In the case at bar all contingencies have not yet been determined, and it is not now possible to know who will be entitled to this quarter portion of the remainder of the estate. The testator Douglass clearly intended that determination of the donees be at the time of the widow’s death. Robert Douglass may or may not then be living. Which of the children of Robert or Edwin will survive? Sarah M. Crone, the cousin, may not outlive Mrs. Douglass, and she is plainly not entitled to share unless she does. The testator was interested in Sarah Crone as an apparently favored cousin. He did not intend to favor her heirs. Beyond all this, there may be other children born to testator’s surviving brother who will be entitled to share if born, and if they survive the widow.
The opinions of our court contained in the Maine Reports, as well as the opinions of courts in other jurisdictions, clearly demonstrate that there is no plain legal highway through this ever growing forest of individual wills. Each will filed is a new “tree,” and where it shall be placed depends on the testator’s desires as expressed in his last will and testament. This court, like all courts, must recognize former decisions as a partially blazed trail that can only indicate the general direction to reach the “destination” of testator’s will and wishes. If the will to be construed does not violate some positive rule of law, the intentions of the testator must prevail; and when one considers the differences as well as the similarities in sane human minds, with their capacities for reasonable or unreasonable wishes, likes, dislikes, hopes and fears, it should be understood that no fixed and definite path can be found for all. Some wills must necessarily be, and often are, outside the common and ordinary pathway.

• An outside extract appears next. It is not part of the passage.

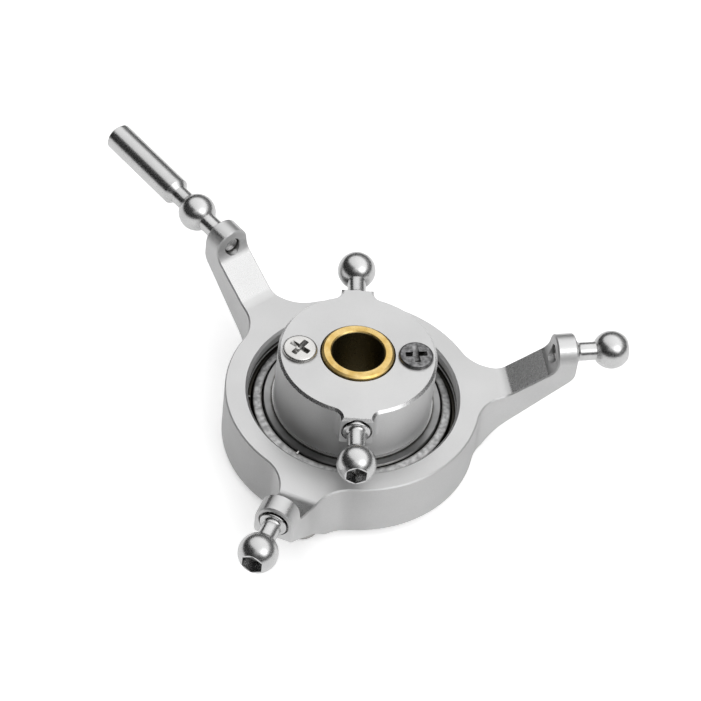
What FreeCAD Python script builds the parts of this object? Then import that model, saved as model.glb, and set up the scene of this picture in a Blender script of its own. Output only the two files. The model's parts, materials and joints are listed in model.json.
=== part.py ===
"""Swashplate of a small model helicopter, with a 4 mm main shaft and 3 mm link balls.

Sizes are in millimetres and angles in degrees. The origin is the centre of the ball joint
on the shaft axis, with +Z up the shaft. The two star screws lie on X and the two star link
balls on Y. The non-rotating ring is turned a little against the star, as photographed.
"""

import FreeCAD, Part
import math
import os

V = FreeCAD.Vector
CENTRE = V(0, 0, 0)
UP = V(0, 0, 1)

# Clearances and edges
SHAFT_CLEARANCE = 0.02      # radial, ball bore on the shaft
SLIDE_CLEARANCE = 0.03      # radial, between the spherical faces of the ball joint
SEAT_CLEARANCE = 0.02       # radial, parts that slide together once and stay
END_GAP = 0.05              # axial, so that the clamped faces meet first
EDGE = 0.12                 # bevel on the turned and milled edges

# Ball joint on the shaft
SHAFT_D = 4.0
SLEEVE_WALL = 0.48
UNIBALL_D = 6.4
UNIBALL_PROUD = 0.25        # brass face above the star cap
SLEEVE_REACH = 8.0          # sleeve end below the ball centre
LINER_WALL = 0.27
LINER_TOP_ANGLE = 8.0       # the liner's edges, as latitudes on the ball
LINER_BOTTOM_ANGLE = 24.0
TILT_ANGLE = 10.0           # each way, about X and about Y
TILT_MARGIN_ANGLE = 1.0     # the sleeve still clears the star by this angle at full tilt

# Rotating star, upper half
CAP_TOP = 1.4               # above the ball centre
CAP_ROOF = 2.4
CAP_WALL = 0.57
CAP_BEVEL = 0.2
LIP_THICK = 0.25            # over the liner
SCREW_WALL = 0.2            # metal between the ball seat and a star screw
SPIGOT_WALL = 0.36          # metal outside a star screw in the lower hub
FOOT_LAP = 0.25             # the cap's foot on the inner race
FOOT_H = 0.2
EAR_W = 2.5
EAR_H = 2.5
EAR_STANDOFF = 0.7          # ear face outside the cap's drum
EAR_FLAT = 0.03             # straight part of an ear's side, between its fillet and its bevelled corner

# Rotating star, lower half
HUB_FLANGE_H = 0.4
HUB_FLANGE_LAP = 0.7        # flange under the inner race

# Bearing, 12 x 18 x 4 with shields
BEARING_BORE = 12.0
BEARING_OD = 18.0
BEARING_W = 4.0
BEARING_BALLS = 13
BALL_SHARE = 0.52933        # ball diameter, as a share of the room between bore and outside
TRACK_SHARE = 0.3073        # depth of the ball track in each race, as a share of the ball's radius
BAND_SHARE = 0.618          # width of the shield's raised band, as a share of the gap between the races
GROOVE_CLEARANCE = 0.035
RACE_EDGE = 0.1
CAGE_CLEARANCE = 0.25       # radial, from the cage to each race
CAGE_OVER = 0.12            # cage rim above and below the balls
SHIELD_T = 0.15
SHIELD_DROP = 0.15          # shield's inner edge below the race face
SHIELD_RIM_DROP = 0.55      # shield's rim below the race face
SHIELD_GAP = 0.1            # running gap to the inner race
GROOVE_DEPTH = 0.25         # shield groove in the outer race
GROOVE_LIP = 0.1            # holds the snap wire down
WIRE_D = 0.24
WIRE_GAP_ANGLE = 54.0       # opening of the C-shaped wire
WIRE_END_ANGLE = 180.0      # azimuth of one bent end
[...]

“No two testators are situated precisely the same, and it is both unsafe and unjust to interpret the will of one man by the dubious light afforded by the will of another.” Bradbury v. Jackson, 97 Me. 449, 456; 54 A. 1068, 1070.
Our study of the record convinces us that we must hold under the terms of the will, that the waiver by the widow filed in this estate of Henry Beaman Douglass did not accelerate distribution. The trust should be set up to continue during the life of the widow for the benefit of the brother surviving, the children of brothers, and the cousin.
The questions submitted, in the various and able briefs of counsel for the parties, show that doubts might well arise as to construction of this will. It is therefore proper that costs, including reasonable counsel fees should be allowed the parties by the single justice, with the exception of the widow who has waived her interest in the will.
Decree to be made by sitting justice in accordance with this opinion.